Un cortometraggio nato dalla Biennale di Venezia
Il cortometraggio “Dovecote”, diretto da Marco Perego, è un film tutto italiano in corsa per l’Oscar. Il film, girato a Venezia, vede come protagonista Zoe Saldaña, affiancata da Marcello Fonte, Gaia Scodellaro, Marilena Anniballi e dalle detenute del carcere femminile della Giudecca.
L’idea del film è nata durante la Biennale d’Arte di Venezia, quando Perego è stato invitato a partecipare al padiglione della Città del Vaticano allestito all’interno del carcere femminile. In quell’occasione, il regista ha incontrato e ascoltato le detenute, decidendo di realizzare un progetto che potesse raccontare la loro storia.
Un’opera cinematografica e un dialogo aperto
“Dovecote” è un film che si basa su gesti e sguardi più che su parole, e racconta la storia di una donna (Saldaña) che sta per essere scarcerata. Il titolo fa riferimento ai luoghi ristretti in cui vivono le detenute, che dormono in stanzoni da 10 letti.
“Questo film è un’opera cinematografica, ma anche un dialogo aperto sull’invisibilità di queste donne”, spiega Perego. Il regista sottolinea il contrasto tra la reclusione silenziosa (e in bianco e nero) con la città turistica che si muove oltre le mura del carcere.
Un cortometraggio in corsa per l’Oscar
“Dovecote” è stato presentato all’HollyShorts Film Festival ed è tra i 15 cortometraggi live action che l’Academy ha lasciato in gara tra i 180 che erano stati ammessi. Il 17 gennaio, Perego saprà se resta tra i cinque che il 2 marzo potranno vincere la statuetta dorata al Dolby Theatre di Hollywood.

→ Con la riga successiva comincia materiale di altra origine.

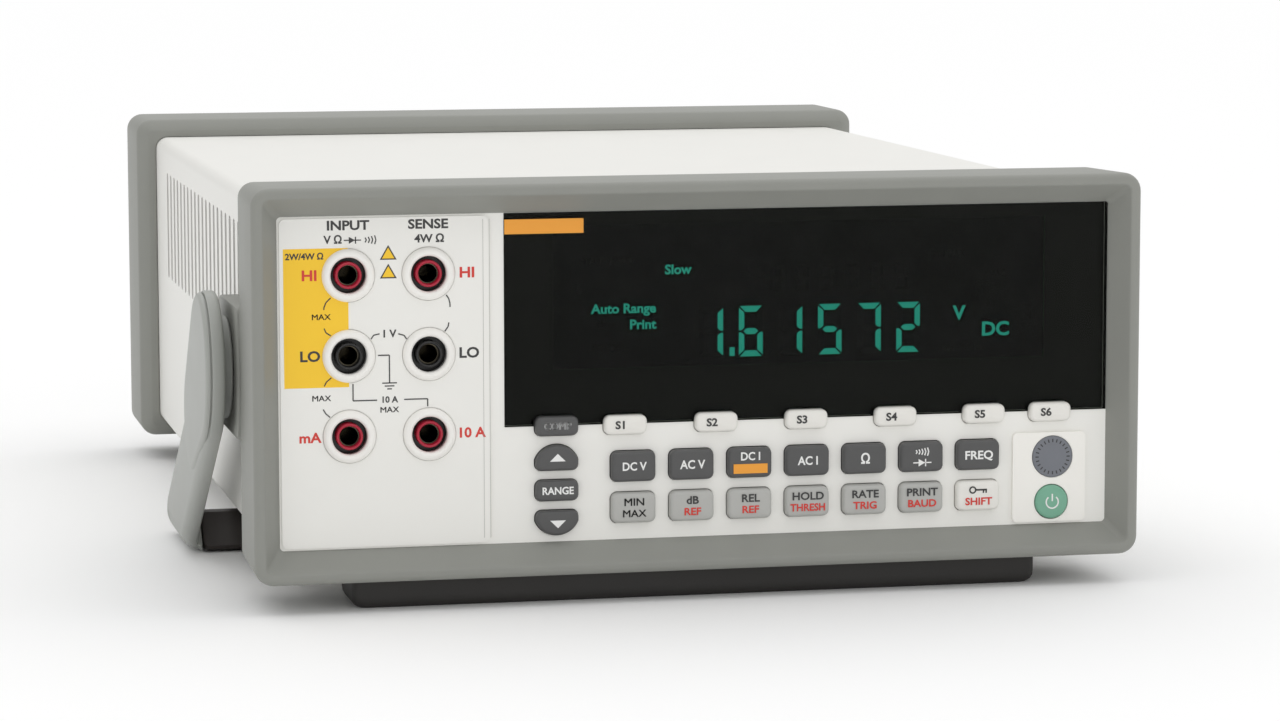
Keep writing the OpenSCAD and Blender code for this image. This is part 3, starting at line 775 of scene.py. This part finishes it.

Se il cortometraggio dovesse vincere, sarebbe un grande successo per il cinema italiano e per il regista Marco Perego, che ha saputo raccontare una storia toccante e significativa con un linguaggio cinematografico originale e potente.
Un’opera che mette in luce una realtà spesso dimenticata
“Dovecote” è un film che ci invita a riflettere sulla condizione delle donne detenute, spesso dimenticate dalla società. Il regista Marco Perego ha saputo creare un’opera che è al tempo stesso un’opera d’arte e un documento sociale, che ci permette di guardare al mondo carcerario da un punto di vista inedito.